Please note, since the price column is in float8 type, in Timeplus, you need to insert via 90.99, instead of a string "90.99" as in PostgreSQL INSERT command.

However it's more common to use a Materialized View in Timeplus to send the streaming SQL results to PostgreSQL.

Say you have created an external table pg_table. You can create a materialized view to read Kafka data(via Kafka External Stream) and transform/aggregate the data and send to the external table:

-- setup the ETL pipeline via a materialized view
CREATE MATERIALIZED VIEW mv INTO pg_table AS
SELECT now64() AS _tp_time,
raw:requestedUrl AS url,
raw:method AS method,
lower(hex(md5(raw:ipAddress))) AS ip
FROM kafka_events;

You may use on_conflict to upsert data instead of insert.

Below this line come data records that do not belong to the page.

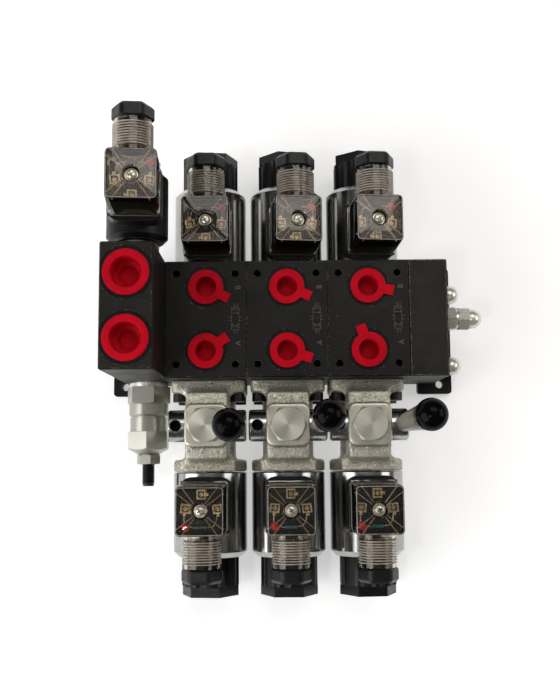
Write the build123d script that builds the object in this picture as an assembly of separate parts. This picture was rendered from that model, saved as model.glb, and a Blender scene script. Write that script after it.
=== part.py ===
from build123d import *
import os
from math import cos, radians

# Sectional directional control valve: an inlet section, three solenoid sections
# with hand levers, and an end plate, clamped by tie rods on two feet.
# X runs along the stack, Y along the spools, Z up from the feet to the ports.
# Millimetres. The origin is the middle of the feet's hole pattern, on the floor.

# Block stack
SECTION_COUNT = 3
INLET_WIDTH = 29.0
SECTION_GAP = 3.0
END_WIDTH = 23.0
BLOCK_LENGTH = 69.5
PORT_RISE = 38.0
INLET_RISE = 52.5
BLOCK_CHAMFER = 0.7
SEAM_CHAMFER = 0.3
OVERCUT = 1.0

# Feet
FOOT_THICKNESS = 6.0
FOOT_WIDTH = 22.0
FOOT_LENGTH = 82.0
FOOT_REACH = 11.5
FOOT_CORNER = 2.0
FOOT_HOLE_INSET = 7.8
FOOT_HOLE_SPACING = 70.0
FOOT_HOLE = 5.0
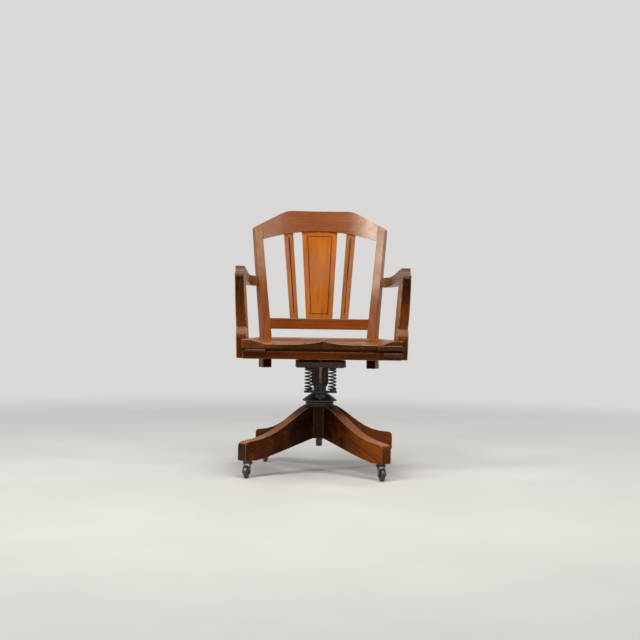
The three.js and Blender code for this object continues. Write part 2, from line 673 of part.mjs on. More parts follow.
function spring() {
  const steps = SPRING_TURNS * SPRING_TURN_STEPS;
  const up = new THREE.Vector3(0, 0, 1);
  const middles = Array.from({ length: steps + 1 }, (_, i) => springPoint(i / SPRING_TURN_STEPS));
  const rings = middles.map((middle) => {
    const out = new THREE.Vector3(middle.x, middle.y, 0).normalize();
    return Array.from({ length: SPRING_WIRE_SIDES }, (_, side) => {
      const angle = ((side + 0.25) / SPRING_WIRE_SIDES) * -2 * Math.PI;
      const offset = out.clone().multiplyScalar(Math.cos(angle)).addScaledVector(up, Math.sin(angle));
      return middle.clone().addScaledVector(offset, SPRING_WIRE / 2);
    });
  });
  return loft(rings);
}

// The least gap between two turns of a spring's wire, along the wire's middle line
function springSelfGap() {
  let least = Infinity;
  const last = (SPRING_TURNS - 1) * SPRING_TURN_STEPS;
  for (let i = 0; i <= last; i += 1) {
    const here = springPoint(i / SPRING_TURN_STEPS);
    const above = springPoint(i / SPRING_TURN_STEPS + 1);
    least = Math.min(least, here.distanceTo(above) - SPRING_WIRE);
  }
  return least;
}

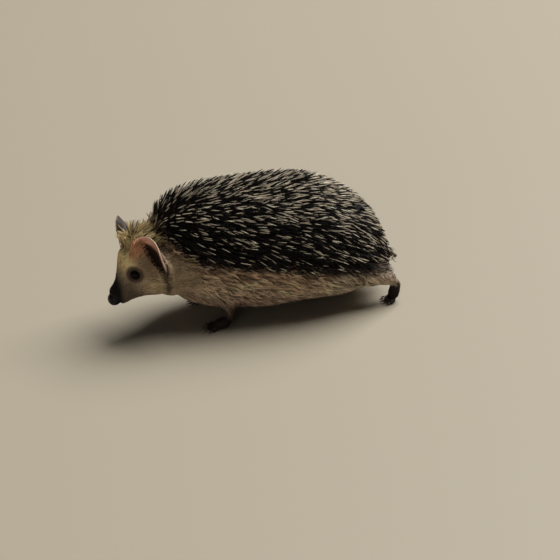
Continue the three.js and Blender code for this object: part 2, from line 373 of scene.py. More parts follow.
# %% Taking off the coat's depth
before = coords(flesh)
faces = [tuple(face.vertices) for face in flesh.data.polygons]
outer_tree = BVHTree.FromPolygons((before * MM).tolist(), faces)


def below_tips(points):
    """How far points are below the outer surface, where the coat's tips end, in millimetres."""
    spots = [Vector(p) for p in points * MM]
    hits = [outer_tree.find_nearest(spot) for spot in spots]
    inside = [(hit[0] - spot).dot(hit[1]) for hit, spot in zip(hits, spots)]
    return np.array(inside) / MM - SWELL


depth = coat_depth(before)
set_coords(flesh, before - normals(flesh) * (depth + SWELL)[:, None])
print("coat depth in mm, least and most:", depth.min().round(2), depth.max().round(2))

# %% [markdown]
# ## Ears
# The ears are large thin cups, open to the front and side, with a rolled rim and a deep hollow
# at the bottom. Each starts as a sphere. Its points are flattened to a leaf, bent into a cup,
# and thickened at the rim. A hollow is cut into the side of the head first, so that the cup's
# front wall runs down into it. A bent sheet with a Solidify modifier would have a square rim.

# %% Ear frames and leaves
EAR_LENGTH, EAR_WIDTH, EAR_CUP = 34.0, 24.0, 7.0
EAR_NOTCH = {"left": (37, -15, -13.5), "right": (37.0, 15, -2.2)}
EAR_TURN = {"left": -47, "right": 241}
EAR_NARROW = {"left": 1.0, "right": 0.76}
EAR_LEAN = 24
HOLLOW_RADII = (3.6, 5.0, 13.5)


def ear_frame(side):
    """The ear's own frame: z runs up the leaf, x across it, and y out of its back."""
    narrow = Matrix.Diagonal((EAR_NARROW[side], 1, 1, 1))
    return in_head(*EAR_NOTCH[side]) @ turn(EAR_LEAN, "Y") @ turn(EAR_TURN[side], "Z") @ narrow


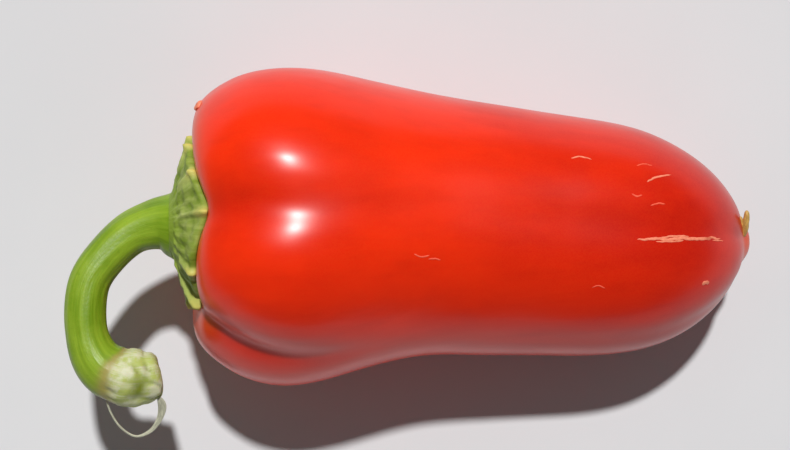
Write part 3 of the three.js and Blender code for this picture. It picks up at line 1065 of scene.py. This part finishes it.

CREATE EXTERNAL TABLE pg_local_upsert
SETTINGS type='postgresql',
address='localhost:5432',
database='postgres',
user='postgres',
password='foo',
table='dim_products',
on_conflict='ON CONFLICT (product_id) DO UPDATE SET price = EXCLUDED.price';

-- Update price of product_id=1 to 9.99
INSERT INTO pg_local (product_id, price) VALUES ('1', 9.99);

Batching Settings

In Timeplus Enterprise, additional performance tuning settings are available, such as

INSERT INTO pg_table
SELECT * FROM some_source_stream
SETTINGS max_insert_block_size=10, max_insert_block_bytes=1024, insert_block_timeout_ms = 100;
  • max_insert_block_size - The maximum block size for insertion, i.e. maximum number of rows in a batch. Default value: 65409
  • max_insert_block_bytes - The maximum size in bytes of block for insertion. Default value: 1 MiB.
  • insert_block_timeout_ms - The maximum time in milliseconds for constructing a block for insertion. Increasing the value gives greater possibility to create bigger blocks (limited by max_insert_block_bytes and max_insert_block_size), but also increases latency. Negative numbers means no timeout. Default value: 500.

Supported data types

All PostgreSQL data types are supported in the external table. While reading or writing data, Timeplus applies a data type mapping, such as converting Timeplus' uint8 to PostgreSQL's SMALLINT. If you find anything wrong with the data type, please let us know.